Doing business with cryptocurrency

A gold bitcoin lying on a surface with a pattern of different coloured hexagons.

Cryptocurrency, also known as digital currency, was put firmly on the map in 2017 with the Bitcoin boom grabbing attention across the globe.

Cryptocurrencies, which include Bitcoin, Ethereum and Litecoin among many others, are digital assets using cryptography to secure their transactions, the control and creation of additional units – also known as 'mining' –  and to verify the transfer of assets. Cryptocurrencies use decentralised control through a blockchain – a continuously growing list of records secured by cryptography – as opposed to centralised electronic money or central banking systems.

The growth in cryptocurrencies has led to more businesses accepting payment via cryptocurrencies.  It's important that if you choose to make or take payment in cryptocurrency, you understand the tax implications for your business.

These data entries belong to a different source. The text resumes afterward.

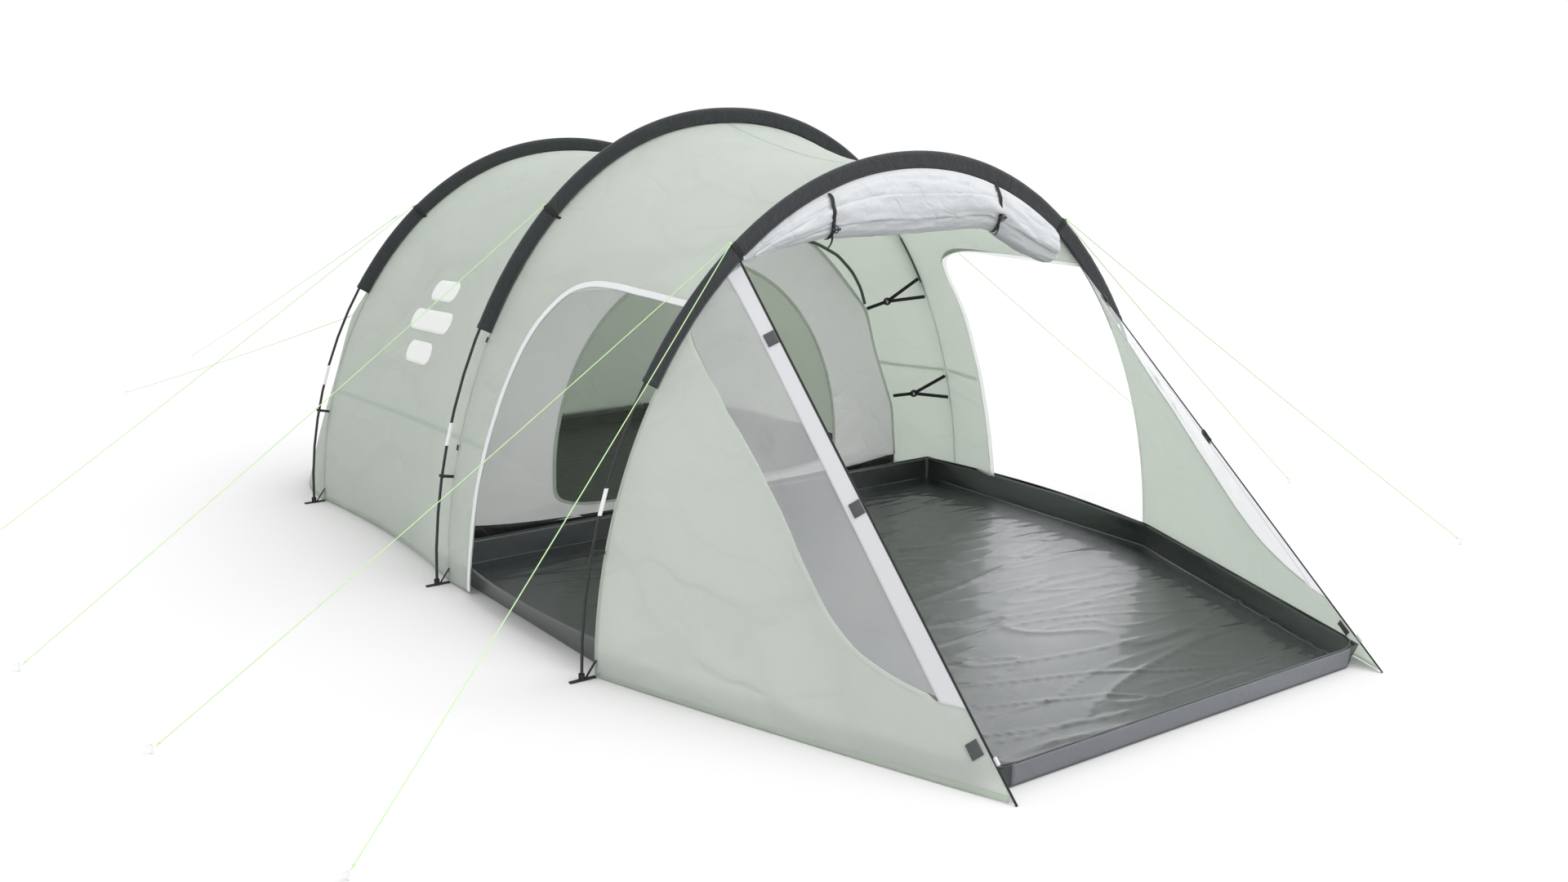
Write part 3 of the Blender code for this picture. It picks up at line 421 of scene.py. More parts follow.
def ridge(P, scale, seed, stretch=(1, 1, 1), sharp=3.0):
    """Creases: 1 along narrow lines, falling to 0 between them."""
    P = np.asarray(P, float).reshape(-1, 3) * np.array(stretch) * scale + seed * 7.3
    n = np.array([noise.noise(Vector(p)) for p in P])
    return (1.0 - np.clip(np.abs(n) * 2.2, 0, 1)) ** sharp


def turned(P, angle):
    """Points with their last two axes turned, so that creases run on the slant."""
    P = np.asarray(P, float).reshape(-1, 3)
    c, s = math.cos(angle), math.sin(angle)
    return np.stack([P[:, 0], c * P[:, 1] - s * P[:, 2], s * P[:, 1] + c * P[:, 2]], -1)


def smooth_line(points, count, passes=3):
    """Evenly spaced points on a polyline, with its corners eased."""
    pts = np.asarray(points, float)
    run = np.r_[0.0, np.cumsum(np.linalg.norm(np.diff(pts, axis=0), axis=1))]
    s = np.linspace(0, run[-1], count)
    out = np.stack([np.interp(s, run, pts[:, k]) for k in range(pts.shape[1])], -1)
    for _ in range(passes):
        mid = (out[:-2] + 2 * out[1:-1] + out[2:]) / 4
        out[1:-1] = mid
    return out


# ---------------------------------------------------------------- hoops
_TH = np.linspace(0.0, math.pi, 3201)


def _table(hoop):
    _, a, h, p, q = hoop
    c, s = np.cos(_TH), np.sin(_TH)
    line = np.stack([-a * np.sign(c) * np.abs(c) ** p, h * np.abs(s) ** q], -1)
    run = np.r_[0.0, np.cumsum(np.linalg.norm(np.diff(line, axis=0), axis=1))]
    return line, run / run[-1]


_TABLES = {hoop: _table(hoop) for hoop in (REAR, MIDDLE, FRONT)}


def arch(hoop, t, inset=0.0):
    line, run = _TABLES[hoop]
    t = np.atleast_1d(np.asarray(t, float))

    def at(u):
        u = np.clip(u, 0.0, 1.0)
        return np.stack([np.interp(u, run, line[:, 0]), np.interp(u, run, line[:, 1])], -1)

    step = at(t + 0.004) - at(t - 0.004)
    step /= np.linalg.norm(step, axis=1)[:, None]
    normal = np.stack([step[:, 1], -step[:, 0]], -1)
    return at(t) + inset * normal, normal


def fly_base(back, front, t, v, low, lift):
    a, n = arch(back, t, FLY_INSET)
    b, _ = arch(front, t, FLY_INSET)
    p = a * (1 - v)[:, None] + b * v[:, None]
    dip = 4 * v * (1 - v) * ROOF_SAG * (low + (1 - low) * np.abs(np.sin(math.pi * t)) ** 0.8)
    p = p + n * dip[:, None]
    y = back[0] * (1 - v) + front[0] * v
    z = np.maximum(p[:, 1], 0.006 + lift * 4 * v * (1 - v))
    return np.stack([p[:, 0], y, z], -1), np.stack([n[:, 0], 0 * v, n[:, 1]], -1)


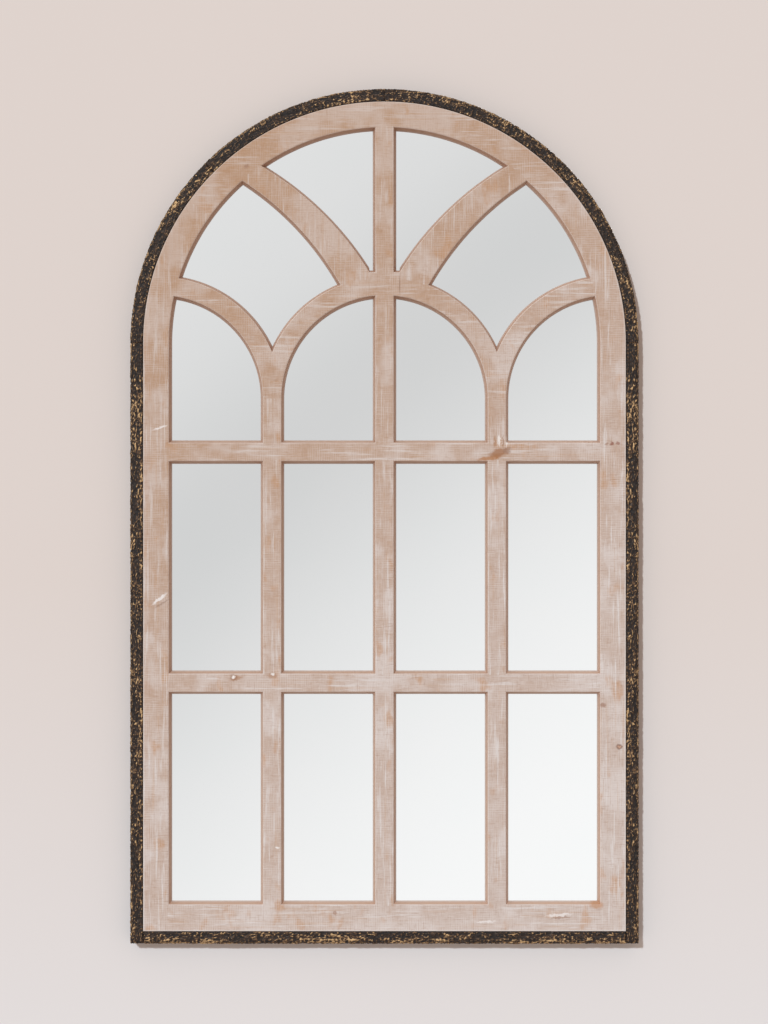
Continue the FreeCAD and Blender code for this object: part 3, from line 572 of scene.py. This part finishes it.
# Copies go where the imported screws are, which the box round each packed shank's tip gives. In
# metres, a tip's points are this close to its end, and this close to each other.
tip_end = 0.0001
same_screw = 4 * shank_radius * to_metres
spread = np.random.default_rng(4)
for node in ("backing_screws", "hanger_screws"):
    tips = []
    low_corner, high_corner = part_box(node)
    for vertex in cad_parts[node].data.vertices:
        x, y, z = vertex.co
        if y > low_corner.y + tip_end:
            continue
        tip = next((t for t in tips if math.hypot(x - t[0], z - t[2]) < same_screw), None)
        if tip is None:
            tips.append([x, x, z, z])
        else:
            tip[:] = min(tip[0], x), max(tip[1], x), min(tip[2], z), max(tip[3], z)
    seat = high_corner.y - head_height * to_metres
    bpy.ops.object.select_all(action="DESELECT")
    for left, right, low, high in tips:
        driven = bpy.data.objects.new(node + "_driven", screw.data.copy())
        driven.data.transform(
            Matrix.Translation(((left + right) / 2, seat, (low + high) / 2))
            @ Matrix.Rotation(-math.pi / 2, 4, "X")
            @ Matrix.Rotation(spread.uniform(0, math.pi / 2), 4, "Z")
            @ Matrix.Scale(to_metres, 4))
        bpy.context.scene.collection.objects.link(driven)
        driven.select_set(True)
    bpy.context.view_layer.objects.active = driven
    bpy.ops.object.join()
    driven.name = node + "_driven"
    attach(driven, "mirror")
    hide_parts(node)
bpy.data.objects.remove(screw)


# Hangers: straps pressed from zinc-plated steel strip and screwed to the back, each with its end
# rolled round a D bent from nickel-plated wire.

# Blue-grey metal, streaked along the strip, with a few dull patches.
strap, tree, shader = finish("Pressed zinc-plated strap")
place = add(tree, "ShaderNodeTexCoord").outputs["Object"]
tint = wear(tree, place, (
    ((0.6, 0.6, 9), 0.45, 0.65, 0.5, "#a7a9aa"),      # drawing lines along the strip
    ((5, 5, 5), 0.5, 0.7, 0.4, "#b3ad98"),
), linear("#c6c8ca"))
tree.links.new(tint, shader.inputs["Base Color"])
shader.inputs["Metallic"].default_value = 1.0
shader.inputs["Roughness"].default_value = 0.36

# Brighter and warmer than the strap, and smoother.
nickel, tree, shader = finish("Nickel-plated wire")
place = add(tree, "ShaderNodeTexCoord").outputs["Object"]
tint = wear(tree, place, (((2.5, 2.5, 2.5), 0.5, 0.7, 0.5, "#a8a294"),), linear("#cfccc4"))
tree.links.new(tint, shader.inputs["Base Color"])
shader.inputs["Metallic"].default_value = 1.0
shader.inputs["Roughness"].default_value = 0.22
for side in ("left_", "right_"):
    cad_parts[side + "hanger_strap"].data.materials[0] = strap
    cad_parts[side + "d_ring"].data.materials[0] = nickel


# Wall bumpers: round self-adhesive rubber feet, stuck to the back, that keep the band off the
# wall.

# Dark grey and dull, scuffed lighter in places.
rubber, tree, shader = finish("Grey rubber foot")
place = add(tree, "ShaderNodeTexCoord").outputs["Object"]
tint = wear(tree, place, (((1.4, 1.4, 1.4), 0.5, 0.7, 0.5, "#55524e"),), linear("#3f3d3b"))
tree.links.new(tint, shader.inputs["Base Color"])
shader.inputs["Roughness"].default_value = 0.75
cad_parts["wall_bumpers"].data.materials[0] = rubber


# Stage: a pale painted wall just behind the bumpers, and a pale floor well below the mirror. The
# wall shows only to a camera in front of it, so that the back can be seen and lit.

wall_gap = 0.0004
bpy.ops.object.select_all(action="DESELECT")
bpy.ops.mesh.primitive_plane_add(size=9, location=(0, wall_gap, 0),
                                 rotation=(math.pi / 2, 0, 0))
wall = bpy.context.object
wall.name = "wall"
paint, tree, shader = finish("Pale wall paint")
place = add(tree, "ShaderNodeTexCoord").outputs["Object"]
axes = add(tree, "ShaderNodeSeparateXYZ", {0: place})
# The wall is darker and warmer towards the top: painted shade.
rise = add(tree, "ShaderNodeMapRange", {
    "Value": axes.outputs["Y"], "From Min": -0.95, "From Max": -0.30})
wall_colour_with_painted_shade = add(tree, "ShaderNodeMix", {
    0: rise.outputs["Result"], 6: linear("#e4dfdf"), 7: linear("#e0d5d0")}, data_type="RGBA")
tree.links.new(wall_colour_with_painted_shade.outputs[2], shader.inputs["Base Color"])
shader.inputs["Roughness"].default_value = 1.0
shader.inputs["Specular IOR Level"].default_value = 0.0
behind = add(tree, "ShaderNodeNewGeometry").outputs["Backfacing"]
seen = add(tree, "ShaderNodeLightPath").outputs["Is Camera Ray"]
front = add(tree, "ShaderNodeMath", {0: 1.0, 1: behind}, operation="SUBTRACT")
shown = add(tree, "ShaderNodeMath", {0: seen, 1: front.outputs[0]}, operation="MULTIPLY")
clear = add(tree, "ShaderNodeBsdfTransparent")
choice = add(tree, "ShaderNodeMixShader", {
    0: shown.outputs[0], 1: clear.outputs[0], 2: shader.outputs[0]})
tree.links.new(choice.outputs[0], tree.nodes["Material Output"].inputs["Surface"])
wall.data.materials.append(paint)
bpy.ops.mesh.primitive_plane_add(size=9, location=(0, -4.4, -1.75))
floor = bpy.context.object
floor.name = "floor"
floor.visible_glossy = False
floor.visible_diffuse = False
boards, tree, shader = finish("Pale floor")
shader.inputs["Base Color"].default_value = linear("#e4e0dc")
shader.inputs["Roughness"].default_value = 0.9
floor.data.materials.append(boards)


# Light: a broad even room, with one soft lamp up to the left of the camera and one for the back,
# which the wall lets through. The mirror sees the room's far side, white at the bottom right,
# greyer upwards, and a little lighter again at the top left.

scene = bpy.context.scene
scene.world = bpy.data.worlds.new("Room")
scene.world.use_nodes = True
tree = scene.world.node_tree
tree.nodes.clear()
toward = add(tree, "ShaderNodeTexCoord").outputs["Generated"]
slant = add(tree, "ShaderNodeVectorMath", {0: toward, 1: (-0.643, 0.0, 0.766)},
            operation="DOT_PRODUCT")
ahead = add(tree, "ShaderNodeSeparateXYZ", {0: toward})
ahead = add(tree, "ShaderNodeMath", {0: ahead.outputs["Y"], 1: -1.0}, operation="MULTIPLY")
ahead = add(tree, "ShaderNodeMath", {0: ahead.outputs[0], 1: 0.3}, operation="MAXIMUM")
slant = add(tree, "ShaderNodeMath", {0: slant.outputs["Value"], 1: ahead.outputs[0]},
            operation="DIVIDE")
slant = add(tree, "ShaderNodeMapRange", {
    "Value": slant.outputs[0], "From Min": -0.20, "From Max": 0.20})
shade = add(tree, "ShaderNodeValToRGB", {0: slant.outputs["Result"]})
shade.color_ramp.interpolation = "B_SPLINE"
stops = shade.color_ramp.elements

# Grey levels across the room's far side, from its bottom right to its top left.
for position, level in ((0.0, 0.965), (0.13, 0.938), (0.24, 0.894), (0.345, 0.833),
                        (0.45, 0.762), (0.56, 0.660), (0.63, 0.645), (0.69, 0.665),
                        (0.77, 0.726), (0.88, 0.752)):
    stop = stops[0] if position == 0.0 else stops.new(position)
    stop.color = (level, level, level, 1.0)
stops[-1].color = (0.76, 0.76, 0.76, 1.0)
path = add(tree, "ShaderNodeLightPath")
even = add(tree, "ShaderNodeBackground", {"Color": linear("#ffede0"), "Strength": 0.55})
far_side = add(tree, "ShaderNodeBackground", {"Color": shade.outputs[0], "Strength": 1.06})
backdrop = add(tree, "ShaderNodeBackground", {"Color": linear("#e6e0dc"), "Strength": 1.0})
room = add(tree, "ShaderNodeMixShader", {
    0: path.outputs["Is Glossy Ray"], 1: even.outputs[0], 2: far_side.outputs[0]})
room = add(tree, "ShaderNodeMixShader", {
    0: path.outputs["Is Camera Ray"], 1: room.outputs[0], 2: backdrop.outputs[0]})
add(tree, "ShaderNodeOutputWorld", {"Surface": room.outputs[0]})

lamp = bpy.data.objects.new("lamp", bpy.data.lights.new("lamp", "SUN"))
lamp.data.energy = 2.05
lamp.data.color = (0.79, 0.92, 1.0)
lamp.data.angle = math.radians(3)
lamp.rotation_euler = Vector((0.31, 0.87, -0.385)).to_track_quat("-Z", "Y").to_euler()
scene.collection.objects.link(lamp)
back_lamp = bpy.data.objects.new("back_lamp", bpy.data.lights.new("back_lamp", "SUN"))
back_lamp.data.energy = 1.5
back_lamp.data.angle = math.radians(12)
back_lamp.rotation_euler = Vector((-0.3, -0.88, -0.37)).to_track_quat("-Z", "Y").to_euler()
scene.collection.objects.link(back_lamp)


# Camera: straight on, level with the middle of the picture, 3 m in front of the frame. The picture
# is 768 x 1024, so the 36 mm sensor's long side is upright.

camera = bpy.data.objects.new("camera", bpy.data.cameras.new("camera"))
camera.location = (-0.0007, -3.03, -0.202)
camera.rotation_euler = (math.pi / 2, 0.0, 0.0)
camera.data.sensor_width = 36.0
camera.data.lens = 76.6
scene.collection.objects.link(camera)
scene.camera = camera
scene.view_settings.view_transform = "Standard"
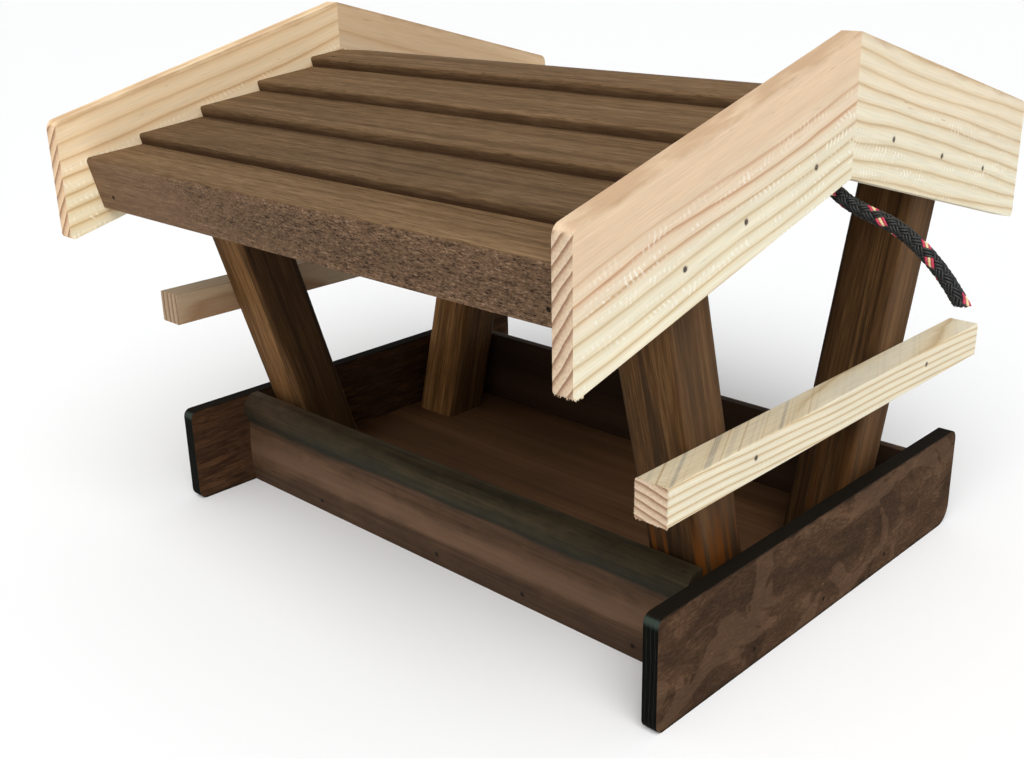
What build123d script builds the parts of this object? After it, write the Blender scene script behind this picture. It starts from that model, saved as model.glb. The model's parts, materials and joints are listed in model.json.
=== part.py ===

ATO treatment of cryptocurrencies

While most cryptocurrency transactions involve the exchange or trading of cryptocurrencies, using cryptocurrencies in the payment of goods or services is on the rise. If you are accepting, or are planning to accept, cryptocurrency as payment, you need to be aware of the tax implications.

The ATO views cryptocurrencies as neither money nor Australian or foreign currency. Instead, digital currency is viewed as property and an asset for capital gains tax (CGT) purposes.

Sales and purchases of cryptocurrency are not subjected to GST from 1 July 2017. However, if you or your customers are using digital currencies to purchase goods or services, normal GST rules apply.

Using cryptocurrency in business transactions

If you receive cryptocurrency for goods or services you provide as part of your business, you need to include the value of the cryptocurrency in Australian dollars as part of your ordinary income. This is the same process as receiving any other non-cash consideration under a barter transaction.

If you make a taxable sale of goods for which you received digital currency as a payment, you are required to remit GST – 1/11 of the payment received for that taxable sale. The amount of GST you remit and report on your activity statement has to be an amount of money in Australian dollars.

One way of determining the value in Australian dollars is the fair market value which can be obtained from a reputable cryptocurrency exchange.

Gold Ethereum and Bitcoins sitting against a laptop screen showing market fluctuations.


Keep the following records in relation to your cryptocurrency transactions:

  • the date of the transactions
  • the value of the cryptocurrency in Australian dollars at the time of the transaction
  • what the transaction was for and who the other party was (even if it’s just their cryptocurrency address)

Paying salaries or wages in cryptocurrency

If you have an employee with a valid salary sacrifice arrangement to receive cryptocurrency as remuneration instead of Australian dollars, the payment of the cryptocurrency is a fringe benefit and you as the employer are subject to the provisions of the Fringe Benefits Tax Assessment Act 1986.

In the absence of a valid salary sacrifice agreement (for example, where your employee requests that salary or wages they have already earned be paid as cryptocurrency instead), the employee is considered to have derived their normal salary or wages and you will need to meet your Pay as You Go (PAYG) obligations on the Australian dollar value of the cryptocurrency you pay to the employee.